* Exercise description:
Emit the exact text of every line from the line with "const body = new" to the line with "low, high = (Vector(corner)", both ends included. No other output is expected.

* Items:
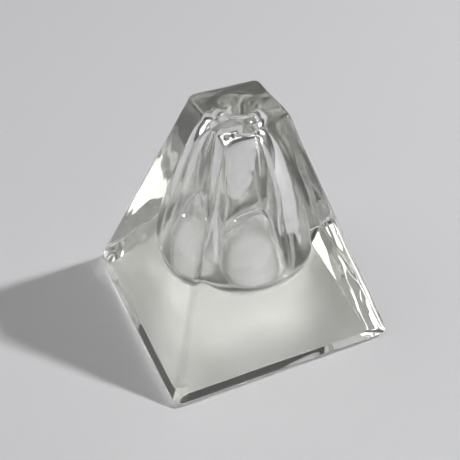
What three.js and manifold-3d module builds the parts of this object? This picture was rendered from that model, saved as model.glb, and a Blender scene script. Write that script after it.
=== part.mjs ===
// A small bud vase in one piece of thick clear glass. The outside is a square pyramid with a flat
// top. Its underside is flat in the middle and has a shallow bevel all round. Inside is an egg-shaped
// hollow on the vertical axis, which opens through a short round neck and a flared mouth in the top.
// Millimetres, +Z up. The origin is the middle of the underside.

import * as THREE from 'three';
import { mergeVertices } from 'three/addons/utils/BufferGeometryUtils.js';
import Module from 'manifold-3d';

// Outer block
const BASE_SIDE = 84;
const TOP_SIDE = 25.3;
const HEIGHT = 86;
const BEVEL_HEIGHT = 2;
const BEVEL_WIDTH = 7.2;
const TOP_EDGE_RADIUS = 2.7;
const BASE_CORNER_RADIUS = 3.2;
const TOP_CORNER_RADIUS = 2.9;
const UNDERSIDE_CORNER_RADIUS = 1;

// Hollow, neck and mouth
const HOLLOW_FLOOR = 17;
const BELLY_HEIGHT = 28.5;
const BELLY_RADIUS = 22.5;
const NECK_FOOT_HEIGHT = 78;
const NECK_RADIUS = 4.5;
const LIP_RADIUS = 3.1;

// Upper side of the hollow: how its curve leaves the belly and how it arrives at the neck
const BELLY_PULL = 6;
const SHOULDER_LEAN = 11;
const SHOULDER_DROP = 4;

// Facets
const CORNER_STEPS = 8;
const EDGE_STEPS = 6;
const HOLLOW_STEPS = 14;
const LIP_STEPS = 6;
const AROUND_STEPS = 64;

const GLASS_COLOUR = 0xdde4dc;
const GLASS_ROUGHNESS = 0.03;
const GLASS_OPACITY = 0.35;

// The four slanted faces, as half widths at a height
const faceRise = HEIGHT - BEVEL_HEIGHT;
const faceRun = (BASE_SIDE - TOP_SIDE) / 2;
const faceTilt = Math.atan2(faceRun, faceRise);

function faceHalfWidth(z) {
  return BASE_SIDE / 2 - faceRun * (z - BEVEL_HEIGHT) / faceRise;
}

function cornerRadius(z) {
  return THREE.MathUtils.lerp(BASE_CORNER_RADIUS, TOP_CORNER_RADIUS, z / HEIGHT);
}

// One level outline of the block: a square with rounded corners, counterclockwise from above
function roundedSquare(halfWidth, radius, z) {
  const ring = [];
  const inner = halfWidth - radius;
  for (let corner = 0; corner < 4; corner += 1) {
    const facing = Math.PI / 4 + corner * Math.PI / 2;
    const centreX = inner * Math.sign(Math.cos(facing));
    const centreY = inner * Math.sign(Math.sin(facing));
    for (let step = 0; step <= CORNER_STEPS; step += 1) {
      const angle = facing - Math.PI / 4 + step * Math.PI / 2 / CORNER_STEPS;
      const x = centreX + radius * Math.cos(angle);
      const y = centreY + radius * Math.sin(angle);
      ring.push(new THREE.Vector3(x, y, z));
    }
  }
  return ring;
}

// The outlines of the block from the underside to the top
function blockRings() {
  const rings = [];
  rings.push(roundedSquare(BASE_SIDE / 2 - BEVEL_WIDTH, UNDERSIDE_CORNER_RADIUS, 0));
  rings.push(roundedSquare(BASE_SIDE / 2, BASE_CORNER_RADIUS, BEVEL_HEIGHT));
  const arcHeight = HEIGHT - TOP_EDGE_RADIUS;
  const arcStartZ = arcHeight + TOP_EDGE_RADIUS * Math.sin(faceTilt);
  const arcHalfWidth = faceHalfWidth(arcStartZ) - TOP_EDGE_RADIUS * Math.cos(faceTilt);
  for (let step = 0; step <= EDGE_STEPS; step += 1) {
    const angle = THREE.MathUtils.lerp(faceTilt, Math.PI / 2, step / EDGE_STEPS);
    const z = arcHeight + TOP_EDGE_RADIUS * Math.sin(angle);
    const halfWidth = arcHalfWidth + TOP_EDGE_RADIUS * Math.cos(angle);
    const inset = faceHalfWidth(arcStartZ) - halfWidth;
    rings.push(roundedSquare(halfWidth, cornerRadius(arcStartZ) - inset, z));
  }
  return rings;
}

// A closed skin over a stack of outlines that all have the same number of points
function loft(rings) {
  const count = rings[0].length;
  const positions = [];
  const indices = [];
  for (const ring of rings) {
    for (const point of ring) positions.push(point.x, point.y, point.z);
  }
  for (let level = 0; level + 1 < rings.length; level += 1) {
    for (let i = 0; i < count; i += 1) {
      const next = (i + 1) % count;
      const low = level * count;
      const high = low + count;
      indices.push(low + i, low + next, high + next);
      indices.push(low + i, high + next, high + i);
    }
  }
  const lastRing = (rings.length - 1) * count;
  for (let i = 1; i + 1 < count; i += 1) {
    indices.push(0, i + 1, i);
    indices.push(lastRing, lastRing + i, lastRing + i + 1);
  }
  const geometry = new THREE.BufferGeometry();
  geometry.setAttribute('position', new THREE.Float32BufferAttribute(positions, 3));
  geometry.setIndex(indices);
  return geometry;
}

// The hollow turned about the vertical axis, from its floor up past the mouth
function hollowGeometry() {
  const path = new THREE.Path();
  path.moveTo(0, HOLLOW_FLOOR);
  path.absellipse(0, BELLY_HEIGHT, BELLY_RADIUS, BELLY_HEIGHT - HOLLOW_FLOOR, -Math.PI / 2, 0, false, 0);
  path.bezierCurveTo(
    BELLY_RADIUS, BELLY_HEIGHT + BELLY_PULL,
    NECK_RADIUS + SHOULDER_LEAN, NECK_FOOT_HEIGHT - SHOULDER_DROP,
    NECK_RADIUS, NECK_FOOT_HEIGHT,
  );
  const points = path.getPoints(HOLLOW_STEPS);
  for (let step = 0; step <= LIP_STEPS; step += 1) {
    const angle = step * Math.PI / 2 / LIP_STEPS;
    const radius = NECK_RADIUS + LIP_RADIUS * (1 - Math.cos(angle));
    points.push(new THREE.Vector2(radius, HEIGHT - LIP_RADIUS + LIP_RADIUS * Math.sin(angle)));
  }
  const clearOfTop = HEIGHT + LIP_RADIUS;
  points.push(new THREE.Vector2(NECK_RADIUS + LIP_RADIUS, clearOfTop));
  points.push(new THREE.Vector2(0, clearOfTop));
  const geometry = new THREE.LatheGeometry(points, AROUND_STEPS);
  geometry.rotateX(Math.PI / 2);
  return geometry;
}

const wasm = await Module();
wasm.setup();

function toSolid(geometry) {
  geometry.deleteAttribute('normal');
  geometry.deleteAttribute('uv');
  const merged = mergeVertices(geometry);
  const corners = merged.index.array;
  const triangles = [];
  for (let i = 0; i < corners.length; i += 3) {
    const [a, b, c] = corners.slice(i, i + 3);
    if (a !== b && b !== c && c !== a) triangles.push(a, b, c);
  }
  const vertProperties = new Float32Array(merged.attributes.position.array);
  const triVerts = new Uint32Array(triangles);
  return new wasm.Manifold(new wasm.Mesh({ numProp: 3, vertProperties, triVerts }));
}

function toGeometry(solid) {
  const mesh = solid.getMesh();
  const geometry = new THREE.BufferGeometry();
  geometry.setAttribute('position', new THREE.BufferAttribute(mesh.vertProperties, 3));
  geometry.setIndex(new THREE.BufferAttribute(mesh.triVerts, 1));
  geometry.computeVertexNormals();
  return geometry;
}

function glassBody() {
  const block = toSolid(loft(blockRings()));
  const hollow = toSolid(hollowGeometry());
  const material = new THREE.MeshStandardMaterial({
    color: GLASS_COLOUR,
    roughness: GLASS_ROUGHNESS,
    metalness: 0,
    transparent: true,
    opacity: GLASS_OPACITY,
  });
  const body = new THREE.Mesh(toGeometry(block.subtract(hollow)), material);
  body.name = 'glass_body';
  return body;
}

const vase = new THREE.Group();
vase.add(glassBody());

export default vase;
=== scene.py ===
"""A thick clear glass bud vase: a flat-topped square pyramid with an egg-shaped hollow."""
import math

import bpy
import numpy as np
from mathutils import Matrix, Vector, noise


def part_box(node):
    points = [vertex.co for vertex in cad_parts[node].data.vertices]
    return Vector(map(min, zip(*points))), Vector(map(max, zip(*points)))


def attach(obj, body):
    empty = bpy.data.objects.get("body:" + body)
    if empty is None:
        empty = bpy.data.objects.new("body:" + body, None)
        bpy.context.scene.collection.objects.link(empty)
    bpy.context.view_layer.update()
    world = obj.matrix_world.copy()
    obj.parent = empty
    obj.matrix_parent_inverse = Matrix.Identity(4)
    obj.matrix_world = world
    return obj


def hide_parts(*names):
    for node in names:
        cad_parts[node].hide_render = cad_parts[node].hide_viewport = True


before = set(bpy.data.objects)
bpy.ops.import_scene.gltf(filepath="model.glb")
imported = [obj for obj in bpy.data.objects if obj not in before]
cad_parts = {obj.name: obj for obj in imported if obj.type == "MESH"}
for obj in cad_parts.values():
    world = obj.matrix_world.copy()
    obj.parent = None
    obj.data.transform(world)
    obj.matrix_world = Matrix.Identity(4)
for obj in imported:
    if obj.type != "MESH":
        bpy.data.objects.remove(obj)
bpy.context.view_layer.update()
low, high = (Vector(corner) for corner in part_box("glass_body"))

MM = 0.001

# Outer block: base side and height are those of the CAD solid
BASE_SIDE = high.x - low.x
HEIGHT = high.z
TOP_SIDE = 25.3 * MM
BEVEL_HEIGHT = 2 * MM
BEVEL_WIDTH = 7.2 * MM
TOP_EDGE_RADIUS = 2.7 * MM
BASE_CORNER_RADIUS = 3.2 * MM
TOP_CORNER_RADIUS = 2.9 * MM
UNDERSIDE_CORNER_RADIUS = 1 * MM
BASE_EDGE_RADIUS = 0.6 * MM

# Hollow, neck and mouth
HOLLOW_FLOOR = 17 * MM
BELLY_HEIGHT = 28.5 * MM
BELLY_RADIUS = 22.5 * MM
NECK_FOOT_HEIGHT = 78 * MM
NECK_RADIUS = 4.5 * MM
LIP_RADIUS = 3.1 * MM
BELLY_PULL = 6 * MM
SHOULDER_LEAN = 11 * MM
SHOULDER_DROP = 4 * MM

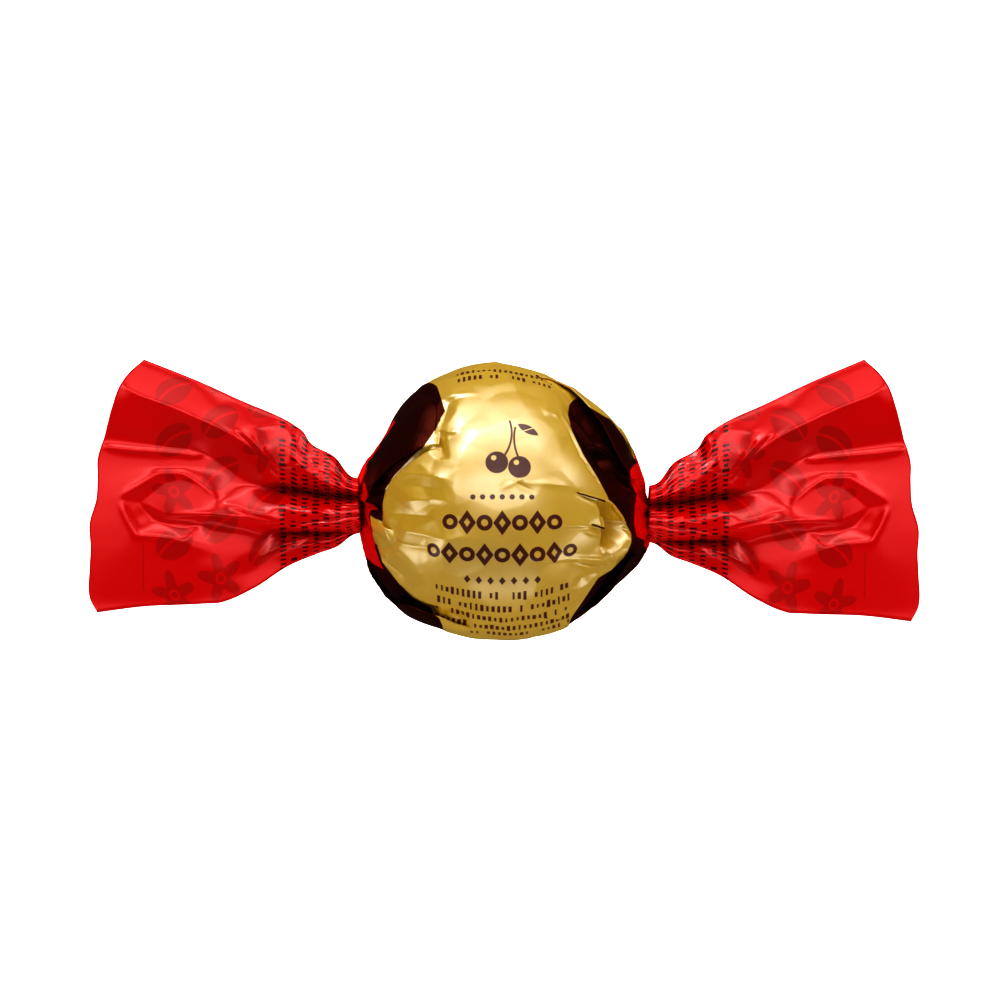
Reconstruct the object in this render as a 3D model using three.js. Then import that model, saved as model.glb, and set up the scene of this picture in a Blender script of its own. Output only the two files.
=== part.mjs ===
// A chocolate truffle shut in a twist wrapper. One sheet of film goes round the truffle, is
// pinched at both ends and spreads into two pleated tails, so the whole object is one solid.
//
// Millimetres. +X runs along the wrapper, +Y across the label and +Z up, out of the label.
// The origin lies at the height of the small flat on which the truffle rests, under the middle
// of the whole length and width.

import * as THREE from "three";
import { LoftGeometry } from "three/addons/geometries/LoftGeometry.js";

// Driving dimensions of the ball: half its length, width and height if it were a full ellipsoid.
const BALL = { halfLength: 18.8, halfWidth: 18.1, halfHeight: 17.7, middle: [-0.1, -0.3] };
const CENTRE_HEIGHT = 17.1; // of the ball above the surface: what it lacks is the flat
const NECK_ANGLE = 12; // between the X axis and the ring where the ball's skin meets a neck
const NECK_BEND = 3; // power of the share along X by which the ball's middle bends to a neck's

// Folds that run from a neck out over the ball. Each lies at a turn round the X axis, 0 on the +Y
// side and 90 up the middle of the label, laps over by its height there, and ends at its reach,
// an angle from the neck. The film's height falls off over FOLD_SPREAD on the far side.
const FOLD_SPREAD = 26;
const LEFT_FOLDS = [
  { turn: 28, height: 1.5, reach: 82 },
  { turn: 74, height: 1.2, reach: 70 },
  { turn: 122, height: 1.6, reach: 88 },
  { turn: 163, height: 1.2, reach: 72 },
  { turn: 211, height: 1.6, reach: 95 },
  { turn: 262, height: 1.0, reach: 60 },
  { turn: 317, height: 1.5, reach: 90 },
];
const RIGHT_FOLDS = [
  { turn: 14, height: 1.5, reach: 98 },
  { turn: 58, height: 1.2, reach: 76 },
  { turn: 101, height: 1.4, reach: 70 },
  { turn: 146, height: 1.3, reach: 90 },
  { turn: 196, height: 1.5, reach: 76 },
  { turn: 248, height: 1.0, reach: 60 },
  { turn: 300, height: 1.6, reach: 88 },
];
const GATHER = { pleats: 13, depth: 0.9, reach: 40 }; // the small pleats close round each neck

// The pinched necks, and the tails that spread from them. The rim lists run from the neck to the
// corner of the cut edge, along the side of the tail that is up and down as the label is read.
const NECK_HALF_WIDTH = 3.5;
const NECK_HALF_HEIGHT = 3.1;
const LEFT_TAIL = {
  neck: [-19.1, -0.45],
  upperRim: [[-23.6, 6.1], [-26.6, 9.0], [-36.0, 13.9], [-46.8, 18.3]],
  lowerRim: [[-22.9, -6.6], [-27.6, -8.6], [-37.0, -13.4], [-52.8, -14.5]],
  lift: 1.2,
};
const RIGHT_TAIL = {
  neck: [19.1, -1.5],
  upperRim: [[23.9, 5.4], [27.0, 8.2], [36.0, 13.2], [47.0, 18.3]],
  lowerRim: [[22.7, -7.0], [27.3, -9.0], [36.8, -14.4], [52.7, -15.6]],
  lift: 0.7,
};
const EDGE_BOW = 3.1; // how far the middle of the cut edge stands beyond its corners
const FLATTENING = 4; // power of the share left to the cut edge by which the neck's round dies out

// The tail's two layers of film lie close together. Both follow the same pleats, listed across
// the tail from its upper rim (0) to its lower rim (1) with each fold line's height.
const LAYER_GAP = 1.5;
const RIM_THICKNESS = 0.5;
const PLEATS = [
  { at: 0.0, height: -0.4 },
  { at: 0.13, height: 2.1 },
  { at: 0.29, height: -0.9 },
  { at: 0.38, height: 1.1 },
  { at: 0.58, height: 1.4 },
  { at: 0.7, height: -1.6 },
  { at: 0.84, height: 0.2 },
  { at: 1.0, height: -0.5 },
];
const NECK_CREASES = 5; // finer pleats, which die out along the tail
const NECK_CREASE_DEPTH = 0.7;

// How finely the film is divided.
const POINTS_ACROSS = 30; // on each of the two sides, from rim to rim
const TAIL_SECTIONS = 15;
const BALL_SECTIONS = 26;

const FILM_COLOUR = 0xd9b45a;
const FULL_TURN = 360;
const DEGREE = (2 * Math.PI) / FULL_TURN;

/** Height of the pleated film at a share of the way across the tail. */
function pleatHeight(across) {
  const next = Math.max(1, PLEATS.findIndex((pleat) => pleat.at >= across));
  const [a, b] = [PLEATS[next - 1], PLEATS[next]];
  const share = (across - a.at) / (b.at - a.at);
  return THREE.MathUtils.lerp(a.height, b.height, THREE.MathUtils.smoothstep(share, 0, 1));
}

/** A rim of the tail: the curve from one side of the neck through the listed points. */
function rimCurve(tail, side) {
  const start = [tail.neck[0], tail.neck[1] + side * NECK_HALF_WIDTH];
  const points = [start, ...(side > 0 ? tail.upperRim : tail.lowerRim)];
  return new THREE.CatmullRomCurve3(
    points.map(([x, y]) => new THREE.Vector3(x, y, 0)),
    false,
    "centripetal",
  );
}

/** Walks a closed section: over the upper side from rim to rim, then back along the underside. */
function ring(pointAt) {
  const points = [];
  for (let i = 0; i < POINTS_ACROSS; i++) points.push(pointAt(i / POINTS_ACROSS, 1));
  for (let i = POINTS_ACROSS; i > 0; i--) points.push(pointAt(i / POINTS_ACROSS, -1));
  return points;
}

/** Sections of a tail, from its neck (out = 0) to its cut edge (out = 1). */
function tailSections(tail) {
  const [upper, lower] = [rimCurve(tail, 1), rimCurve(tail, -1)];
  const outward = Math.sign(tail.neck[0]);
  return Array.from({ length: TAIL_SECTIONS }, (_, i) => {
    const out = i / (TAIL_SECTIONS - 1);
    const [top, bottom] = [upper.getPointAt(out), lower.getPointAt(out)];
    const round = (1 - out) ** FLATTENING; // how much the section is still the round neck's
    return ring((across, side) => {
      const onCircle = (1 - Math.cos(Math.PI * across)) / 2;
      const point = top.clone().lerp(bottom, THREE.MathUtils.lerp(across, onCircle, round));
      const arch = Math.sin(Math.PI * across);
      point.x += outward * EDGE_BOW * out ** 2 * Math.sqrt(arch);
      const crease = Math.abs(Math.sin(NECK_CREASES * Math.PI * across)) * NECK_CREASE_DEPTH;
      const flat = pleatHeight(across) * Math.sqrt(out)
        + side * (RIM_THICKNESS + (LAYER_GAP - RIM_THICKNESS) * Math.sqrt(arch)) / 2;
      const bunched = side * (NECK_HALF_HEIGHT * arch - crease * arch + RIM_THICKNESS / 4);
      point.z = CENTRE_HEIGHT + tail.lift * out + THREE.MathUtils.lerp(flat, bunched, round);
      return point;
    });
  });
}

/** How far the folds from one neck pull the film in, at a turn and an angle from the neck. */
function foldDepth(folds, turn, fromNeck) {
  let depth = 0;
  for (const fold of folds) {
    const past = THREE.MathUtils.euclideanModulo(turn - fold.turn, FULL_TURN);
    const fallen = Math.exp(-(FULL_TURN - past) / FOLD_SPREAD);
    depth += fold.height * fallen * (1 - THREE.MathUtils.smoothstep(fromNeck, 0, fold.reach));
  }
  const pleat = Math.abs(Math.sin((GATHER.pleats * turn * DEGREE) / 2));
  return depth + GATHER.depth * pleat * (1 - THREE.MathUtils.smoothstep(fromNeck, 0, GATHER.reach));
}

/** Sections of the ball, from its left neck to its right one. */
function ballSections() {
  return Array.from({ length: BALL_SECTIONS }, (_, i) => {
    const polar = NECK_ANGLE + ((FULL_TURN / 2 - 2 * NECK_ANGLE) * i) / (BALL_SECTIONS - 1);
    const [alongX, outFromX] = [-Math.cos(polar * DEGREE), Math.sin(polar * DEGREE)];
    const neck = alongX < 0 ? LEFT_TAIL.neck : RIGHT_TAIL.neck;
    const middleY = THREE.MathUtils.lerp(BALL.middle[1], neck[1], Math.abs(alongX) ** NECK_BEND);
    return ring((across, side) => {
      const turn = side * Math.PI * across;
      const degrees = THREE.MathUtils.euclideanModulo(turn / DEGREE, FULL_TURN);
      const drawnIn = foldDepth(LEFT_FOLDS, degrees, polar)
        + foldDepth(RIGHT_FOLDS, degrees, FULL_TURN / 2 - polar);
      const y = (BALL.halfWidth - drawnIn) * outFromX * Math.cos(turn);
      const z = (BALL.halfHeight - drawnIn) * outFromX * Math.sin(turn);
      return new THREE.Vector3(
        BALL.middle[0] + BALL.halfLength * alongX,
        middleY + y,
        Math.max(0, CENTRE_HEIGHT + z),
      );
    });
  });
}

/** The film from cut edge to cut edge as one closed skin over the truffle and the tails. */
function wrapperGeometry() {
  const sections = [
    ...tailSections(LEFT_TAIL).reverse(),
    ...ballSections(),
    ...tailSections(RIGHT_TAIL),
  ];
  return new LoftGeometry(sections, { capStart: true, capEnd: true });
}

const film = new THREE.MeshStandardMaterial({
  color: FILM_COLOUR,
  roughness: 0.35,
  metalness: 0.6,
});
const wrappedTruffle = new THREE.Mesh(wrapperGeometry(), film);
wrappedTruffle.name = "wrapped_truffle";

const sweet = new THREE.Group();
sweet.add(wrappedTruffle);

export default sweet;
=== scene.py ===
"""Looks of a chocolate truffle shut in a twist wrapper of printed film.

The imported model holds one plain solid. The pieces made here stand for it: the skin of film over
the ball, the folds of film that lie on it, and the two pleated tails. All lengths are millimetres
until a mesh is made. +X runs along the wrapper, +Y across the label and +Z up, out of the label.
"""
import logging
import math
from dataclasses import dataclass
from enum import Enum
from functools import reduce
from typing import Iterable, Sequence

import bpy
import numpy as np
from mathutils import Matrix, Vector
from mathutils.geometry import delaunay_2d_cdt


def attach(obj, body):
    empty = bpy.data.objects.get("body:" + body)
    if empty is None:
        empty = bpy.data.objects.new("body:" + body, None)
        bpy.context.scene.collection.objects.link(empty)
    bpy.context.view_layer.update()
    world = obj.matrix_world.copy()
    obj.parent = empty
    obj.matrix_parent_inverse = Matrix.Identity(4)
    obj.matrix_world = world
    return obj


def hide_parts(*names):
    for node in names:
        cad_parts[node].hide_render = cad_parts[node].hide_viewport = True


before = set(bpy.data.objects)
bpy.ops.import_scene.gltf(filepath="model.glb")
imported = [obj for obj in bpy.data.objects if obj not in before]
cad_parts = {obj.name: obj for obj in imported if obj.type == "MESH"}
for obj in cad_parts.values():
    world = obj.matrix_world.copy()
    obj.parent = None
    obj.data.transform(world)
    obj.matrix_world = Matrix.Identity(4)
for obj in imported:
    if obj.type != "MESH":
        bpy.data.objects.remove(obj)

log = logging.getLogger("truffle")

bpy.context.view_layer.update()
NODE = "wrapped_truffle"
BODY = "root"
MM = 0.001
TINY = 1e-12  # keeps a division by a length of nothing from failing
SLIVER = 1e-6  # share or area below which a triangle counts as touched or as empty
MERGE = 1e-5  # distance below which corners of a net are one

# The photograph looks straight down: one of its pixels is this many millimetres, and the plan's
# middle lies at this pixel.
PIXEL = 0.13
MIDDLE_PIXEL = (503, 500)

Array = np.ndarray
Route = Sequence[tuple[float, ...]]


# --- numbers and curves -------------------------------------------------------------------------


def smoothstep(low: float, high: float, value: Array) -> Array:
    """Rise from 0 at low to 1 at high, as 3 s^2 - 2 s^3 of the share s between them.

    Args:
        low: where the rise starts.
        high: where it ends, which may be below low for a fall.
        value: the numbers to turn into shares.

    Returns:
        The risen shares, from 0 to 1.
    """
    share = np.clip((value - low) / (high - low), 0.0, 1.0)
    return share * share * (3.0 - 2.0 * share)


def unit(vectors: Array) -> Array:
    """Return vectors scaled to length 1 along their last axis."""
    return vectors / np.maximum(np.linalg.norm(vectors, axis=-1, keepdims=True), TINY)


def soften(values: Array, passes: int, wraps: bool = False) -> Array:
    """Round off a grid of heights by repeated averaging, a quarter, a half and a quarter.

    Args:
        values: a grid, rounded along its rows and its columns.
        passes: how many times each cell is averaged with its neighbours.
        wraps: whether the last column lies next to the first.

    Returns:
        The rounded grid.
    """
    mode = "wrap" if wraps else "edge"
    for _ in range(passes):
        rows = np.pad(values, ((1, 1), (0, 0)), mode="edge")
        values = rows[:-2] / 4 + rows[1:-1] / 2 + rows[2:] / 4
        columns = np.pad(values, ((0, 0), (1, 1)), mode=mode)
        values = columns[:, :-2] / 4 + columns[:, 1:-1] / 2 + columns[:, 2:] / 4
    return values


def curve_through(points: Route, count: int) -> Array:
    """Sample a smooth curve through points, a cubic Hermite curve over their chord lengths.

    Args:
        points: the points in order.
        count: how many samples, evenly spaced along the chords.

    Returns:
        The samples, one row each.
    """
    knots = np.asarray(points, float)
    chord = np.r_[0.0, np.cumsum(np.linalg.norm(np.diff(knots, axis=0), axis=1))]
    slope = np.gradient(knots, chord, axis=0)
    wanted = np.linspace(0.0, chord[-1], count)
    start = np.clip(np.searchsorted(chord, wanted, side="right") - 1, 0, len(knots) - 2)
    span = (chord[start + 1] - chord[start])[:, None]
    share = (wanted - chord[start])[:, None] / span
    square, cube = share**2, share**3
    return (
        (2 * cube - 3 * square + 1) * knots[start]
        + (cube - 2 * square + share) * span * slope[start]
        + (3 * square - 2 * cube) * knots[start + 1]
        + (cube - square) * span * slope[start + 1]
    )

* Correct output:
  const body = new THREE.Mesh(toGeometry(block.subtract(hollow)), material);
  body.name = 'glass_body';
  return body;
}

const vase = new THREE.Group();
vase.add(glassBody());

export default vase;
=== scene.py ===
"""A thick clear glass bud vase: a flat-topped square pyramid with an egg-shaped hollow."""
import math

import bpy
import numpy as np
from mathutils import Matrix, Vector, noise


def part_box(node):
    points = [vertex.co for vertex in cad_parts[node].data.vertices]
    return Vector(map(min, zip(*points))), Vector(map(max, zip(*points)))


def attach(obj, body):
    empty = bpy.data.objects.get("body:" + body)
    if empty is None:
        empty = bpy.data.objects.new("body:" + body, None)
        bpy.context.scene.collection.objects.link(empty)
    bpy.context.view_layer.update()
    world = obj.matrix_world.copy()
    obj.parent = empty
    obj.matrix_parent_inverse = Matrix.Identity(4)
    obj.matrix_world = world
    return obj


def hide_parts(*names):
    for node in names:
        cad_parts[node].hide_render = cad_parts[node].hide_viewport = True


before = set(bpy.data.objects)
bpy.ops.import_scene.gltf(filepath="model.glb")
imported = [obj for obj in bpy.data.objects if obj not in before]
cad_parts = {obj.name: obj for obj in imported if obj.type == "MESH"}
for obj in cad_parts.values():
    world = obj.matrix_world.copy()
    obj.parent = None
    obj.data.transform(world)
    obj.matrix_world = Matrix.Identity(4)
for obj in imported:
    if obj.type != "MESH":
        bpy.data.objects.remove(obj)
bpy.context.view_layer.update()
low, high = (Vector(corner) for corner in part_box("glass_body"))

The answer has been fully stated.